踊る猫

グッド・ヴァイブレーションズの踊る猫のレビュー・感想・評価

4.1
これは「イングランズ・ドリーミング」ならぬ「アイルランズ・ドリーミング」だ。別の言い方をすれば夢追い人の物語である。内戦/内紛が続き憎しみが憎しみを呼ぶアイルランドで、ちっぽけなレコード店を開いたテリー。彼の前に現れたパンクスたちの才能をいち早く見抜き、そこから自分たちで自主制作のレコードを出そうと試みる。彼らの音楽はメジャーからは当初相手にされなかったが、次第に人気に火が付き始める……こう記すとサクセス・ストーリーのようでもあるが、無難にまとまったストーリーとは言い難い。
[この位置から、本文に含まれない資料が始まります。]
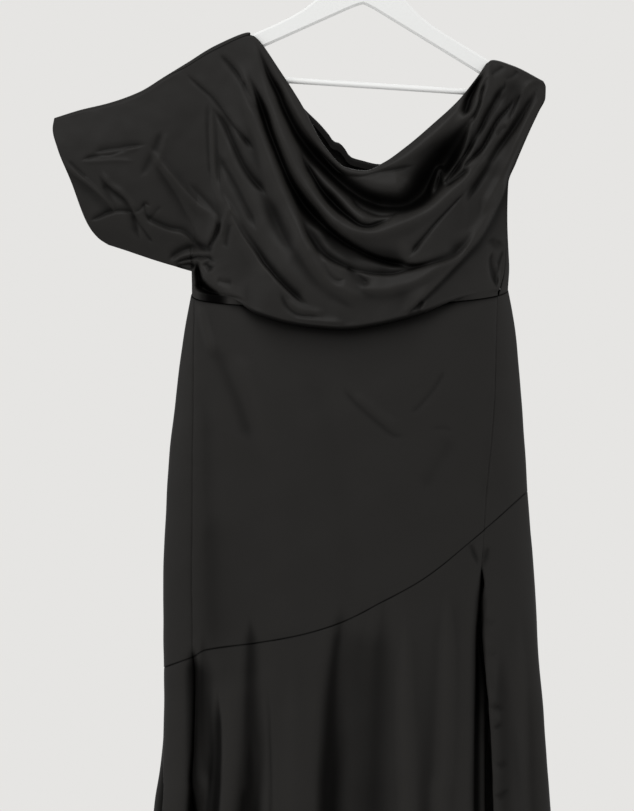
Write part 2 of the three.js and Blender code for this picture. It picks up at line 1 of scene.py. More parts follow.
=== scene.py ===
"""A long black satin dress with a cowl neck, hanging on a white wooden hanger.

Lengths inside the script are millimetres and are turned into metres when a mesh is made.
X points to the viewer's right, Y away from the viewer and Z up. The origin is the point
inside the hanger's hook where it bears on a rail.
"""
import math

import bmesh
import bpy
import numpy as np
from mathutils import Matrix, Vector


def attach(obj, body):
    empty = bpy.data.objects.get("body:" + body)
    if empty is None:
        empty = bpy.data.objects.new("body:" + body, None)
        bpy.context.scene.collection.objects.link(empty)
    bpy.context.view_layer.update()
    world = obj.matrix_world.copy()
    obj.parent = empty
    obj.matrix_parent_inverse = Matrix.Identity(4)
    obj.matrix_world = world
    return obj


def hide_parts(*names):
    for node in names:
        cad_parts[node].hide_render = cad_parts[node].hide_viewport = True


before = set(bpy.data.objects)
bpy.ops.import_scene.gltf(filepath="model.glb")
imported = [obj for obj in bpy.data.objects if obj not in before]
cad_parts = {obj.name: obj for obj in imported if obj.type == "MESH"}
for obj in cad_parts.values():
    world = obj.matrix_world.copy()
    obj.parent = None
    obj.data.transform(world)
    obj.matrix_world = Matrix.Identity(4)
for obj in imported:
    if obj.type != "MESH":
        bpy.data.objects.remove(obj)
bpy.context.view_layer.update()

# Driving sizes
SEAM_GAP = 0.5  # between two panels at a seam
PANEL_TRIM = SEAM_GAP / 8  # how far a skirt panel stops short of its side seams
HEM_Z = -1567.0
WAIST_Z = -494.0
WAIST_RISE = 7.0  # how much higher the waist is at its right end
WAIST_DIP = 20.0  # how much lower it is at the middle of the front
PHOTO_Z = -1126.0  # the photo's lower edge, below which the flutes go on growing
FLUTE_GROWTH = 1.8
FLUTE_ONSET = 220.0  # how far down a flute takes to reach its depth
GRID_ROUNDS = 10  # how often a skirt panel's points are brought closer to their heights
OVER_ARM = 14.0  # how far the strap's front reaches over the hanger's arm
BLOUSE = 15.0  # how far the front stands off the skirt where it hangs over the waist
HANGS_FROM = (2, 13)  # the drops below the seam between which it comes to stand off
TURN_ABOVE = 9.0  # how far above the seam it turns in where it doesn't hang over
TURN_RADIUS = 5.0  # the radius of its turn under
TUCK_GAP = 0.2  # between the end of its turn under and the seam
UNDER_ROWS = 18  # of points in that turn
TURN_SHORTEST = 8.0  # the least length of the turn over the bodice's upper edge
UNDERARM_U = 0.225  # where the underarm and the side seam are, as shares of the columns
SIDE_U = 0.27
SIDE_GAP = 1.3  # how far each half of the bodice stops from the middle at the side
CORNER_LEAN = 3.0  # how far the right side seam leans out at the waist
CLOTH = 0.7  # thickness of the cloth as it is seen
RIPPLE = 0.6  # height of the slight waves all over the cloth
WAVE_POWER = 1.3  # how much lower the shorter of them are
ALLOWANCE = 5.0  # cloth turned in along each seam, its rows by their share of that
TURN_SHARES = (0.15, 0.5, 1.0)
TURN_BACK = 0.35  # how far it turns back under the cloth
CUFF_POWER = 4  # how fast the cuff's own shape and the right edge's fade into the bodice
EDGE_POWER = 5
PUFF_FROM = 0.12  # the bodice is puffed out fully between these columns
PUFF_TO = 0.86
SLEEVE_TO_BODY = (0.22, 0.45)  # and goes from the sleeve's puff to the body's between these
LEFT_SEWN = (0.33, 0.32)  # columns between which the seam over the shoulder begins
RIGHT_SEWN = (0.875, 0.89)  # and the one at the strap
NECK_LEFT = (0.4, 0.5)  # columns between which the shade inside the neck begins
NECK_RIGHT = (0.8, 0.7)
GROOVE_DEPTH = 0.25  # of the dent along a seam
GROOVE_WIDTH = 1.4
PUCKER_HEIGHT = {"side": 0.22, "top": 0.3}  # of the small waves beside it
PUCKER_LENGTH = 7.3
PUCKER_DRIFT = 1.7  # how unevenly they follow one another
PUCKER_DRIFT_LENGTH = 23.0
PUCKER_REACH = 9.0
WRAP = 20.0  # how far to each side of the side seams the front's and the back's folds mix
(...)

テリーはあくまで夢に生き、パンクを追いかけて自分の妻の妊娠も置いてけぼり。人格破綻者……のようでもあり(特に女性からは)ウケが悪いとも思うが、私は男だからかテリーのこの夢追い人ぶりに憧れをも感じる。小さくまとまった人間なのでなく、彼の中に眠るパンク魂故を隠さずキッズたちとつるんで夢を追い続ける。もう少し紛争の悲惨さや彼が体験した辛苦をネガティブに描いてもよかったようにも思うが、そうするとこの映画の「グッド・ヴァイブレーション」が損なわれるのが悩ましい。